В Париже он так и не остался. Я не думаю, что это было сознательным решением. Просто в соотношении pro и contra количество очевидных минусов подавило кажущееся качество плюсов. В конце концов, Париж был подарен ему теми, от кого он хотел бежать в Париж. При этом и бежать-то хотелось не столько «от» , сколько «к» : невыносимой была уже сама мысль лишиться этого однажды. Наверное, на какой-то миг он поддался самообману и отнес приветливость и чары города на свой личный «офицерский» счет, тогда как отнести их следовало единственно на счет — советского дипломата.
Говоря грубо, с ним тут считались как с чужим, так что, намереваясь остаться, он лишь рубил сук, на котором сидел, слабо представляя себе, какой катастрофой обернулась бы для него судьба невозвращенца. И если можно было еще рассчитывать на какой-то выигрыш, то не иначе, как дав себя использовать, но это-то как раз и не входило в его намерения; он умудрился полюбить вчерашний бунинско-набоковский мир, не выдавив из себя своего шолоховско-фадеевского. В нем было что-то от Рощина из «Хождения по мукам», но в возвратном ракоходном движении, отчего само сравнение делалось нелепым, потому что если Рощин мог еще стать советским, то никакой советский никогда — Рощиным. Намерение Марата остаться в Париже было в этом смысле нарушением жанра и стало бы, без всякого сомнения, провалом жанра.
Гримером он не был, да и не мог быть, как не был и не мог быть кем-нибудь еще, кто чувствовал бы себя в Париже как дома. Исключением, а значит, единственным шансом оставался — дипломат ; чтобы, влюбившись в Париж, рассчитывать на какую-нибудь взаимность, нужно было быть отделенным от него оградой посольского особняка; тогда он вскруживал голову и сводил с ума — в том же режиме сердцебиения, что и рисковые встречи с женой шефа.
Пять лет жизни перевесили жизнь, и белый Рощин, снова, но теперь уже в качестве красного перевоспитанника, оказавшись в Париже, изживал приступы свирепой ностальгии, часами простаивая у могил с «дорогими покойниками» на русском кладбище Сент-Женевьев-де-Буа, тайком посещая книжный магазин YMCA-Press на улице Montagne Ste Geneviève, покупая там книги, одно упоминание которых могло стоить ему карьеры, дружа со старыми эмигрантами под предлогом налаживания культурных связей или усиления их симпатий к Советскому Союзу: всё это в свободное от дел время, между приемами и бумагами, звонками и мотанием по городу, встречами с местными важными персонами (он дважды встречался с Мальро) и опеканием приезжих своих (мне памятны забавные детали рассказа, как он возил Фурцеву в ресторан на Елисейских полях)… Марат попал в Париж, как в фокус объектива.

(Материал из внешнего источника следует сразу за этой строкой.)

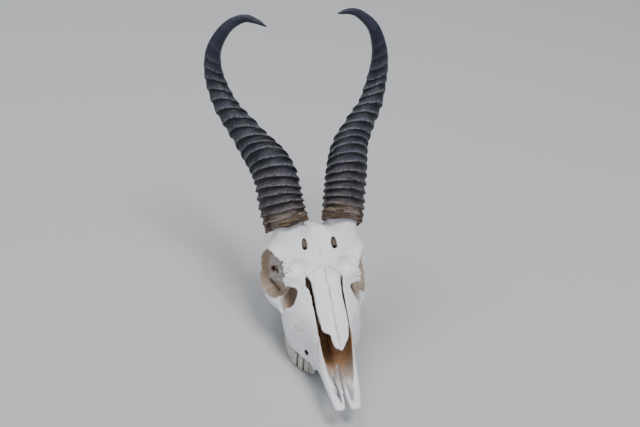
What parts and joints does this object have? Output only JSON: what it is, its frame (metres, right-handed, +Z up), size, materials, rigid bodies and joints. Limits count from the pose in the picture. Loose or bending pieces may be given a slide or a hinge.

Он жил и передвигался в нем, как в собственной душе. Париж и был душой, извне обхватившей его тело и сидевшей на нем, как с иголочки. Казалось, тут нет улочки, которую бы он не знал. Я спросил его однажды, вычитав это у Андрея Белого, о «горбатой» rue Passy, где жили Мережковские, и он, подтвердив диагноз, добавил несколько мельчайших деталей. Когда мы, уже в конце 90-х, встретились там, это было настоящее посвящение в город-легенду. Куда только он не заводил нас (меня с женой), сопровождая каждый показ изумительными деталями и аналогиями! Особенно запомнилась тюрьма Консьержери со стоянием возле камер Марии-Антуанетты, Дантона, Робеспьера, откуда мы потом прошли вместе с ними путь до площади Революции (Согласия), проживая их последние минуты. Тогда же он повез нас в Реймс, а оттуда в Компьен, где мы увидели вагон маршала Фоша, место двух капитуляций.